Many see the development of the manufacturing sector as the long-term solution to this problem. Pradeepkumar says India had never made the right investment to stimulate manufacturing in the past. It has been ignored for some time in India in contrast to China. “In the second half of the 1990s, there was the IT boom. It gave a boost to the economy and the service sector took prominence. Manufacturing was long-term and capital-intensive whereas IT had low capital requirements and results happen quickly,” he says. He goes on to argue that manufacturing needs to be government-led. “There are heavy constraints. There needs to be the right atmosphere for it to happen,” he says. 

The Modi government has started the process with the Make in India campaign, an initiative to encourage manufacturing. The objective, Pradeepkumar says, is to increase manufacturing from just 15% of the GDP to 25%: “India is not going to be happy to just import foreign goods and sell them to the domestic market. It is very keen to add value locally. It requires a whole ecosystem for manufacturing to be created.” 
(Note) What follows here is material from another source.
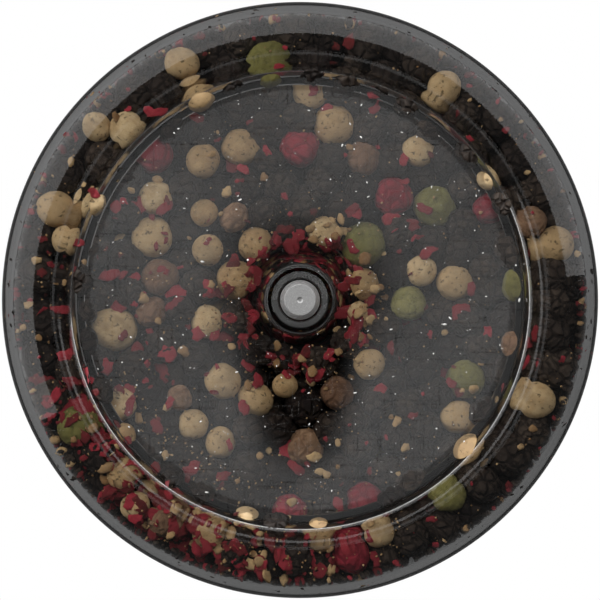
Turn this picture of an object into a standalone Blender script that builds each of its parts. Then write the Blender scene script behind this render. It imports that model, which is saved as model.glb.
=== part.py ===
"""Pepper mill: a clear vessel that is turned by hand above a ceramic grinder in a steel-sleeved base.

The vessel is closed at its top by a recessed panel whose hub holds the drive shaft. The shaft runs down
through the peppercorns into the inner burr, so turning the vessel on its base grinds. The knob under the
burrs sets how fine, and a push-on cap closes the outlet and is what the mill stands on.

Run with: blender --background --python part.py
Sizes are in millimetres and the meshes are scaled to metres. +Z is up, and z = 0 is the surface the mill
stands on. Every turned piece shares the Z axis.
"""

import math

import bmesh
import bpy
from mathutils import Matrix, Vector

# ---------------------------------------------------------------- driving sizes, in millimetres
METRES = 0.001
CLEAR = 0.3  # gap between pieces that touch on the real mill
RUNNING = 0.4  # radial gap where one piece turns or slides in another

VESSEL_RADIUS = 33.0  # widest, just under the rounded top edge
VESSEL_TAPER = 0.8  # how much narrower the mouth is
VESSEL_HEIGHT = 92.7  # mouth to crest
VESSEL_WALL = 1.2
PANEL_THICKNESS = 1.6
CREST_FILLET = 5.5  # rounded outer edge of the closed end
CREST_FLAT = 0.9  # width of the flat ring that the closed end can stand on
STEP_WIDTH = 1.8  # how far the step from the crest to the panel slopes
PANEL_DROP = 2.2  # how far the middle panel lies below the crest
HUB_LENGTH = 9.4
HUB_RADIUS = 3.7
HUB_ROOT = 6.6
HUB_ROOT_DEPTH = 1.5  # how far the sloped root reaches down
BOSS_HEIGHT = 0.7
BOSS_RADIUS = 3.3

SHAFT_RADIUS = 2.2
SHAFT_CHAMFER = 0.5
SHAFT_SQUARE = 3.2  # across the flats of the driving end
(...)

This starts right at the bottom with the Start up India campaign, launched in August 2015, to promote bank financing for entrepreneurs. But changes may be required even in education, says MCap’s Lal. “The system has not changed since Lord MacCauley in the British Raj,” he says. “As a result, new graduates have no skills useful for the job market. If I throw a stone out of the window, I can hit five engineers but I can’t get a plumber or an electrician.”

Modi has been canny in the idea of moving manufacturing to India away from China where wage rates are getting too high, says Lal. But as he also adds, India faces competition from other Asian countries such as Indonesia, the Philippines and Vietnam. If India is not to become a dystopian society, with an affluent middle class of 150m supporting a billion in poverty,  it will need to try to stimulate its manufacturing base.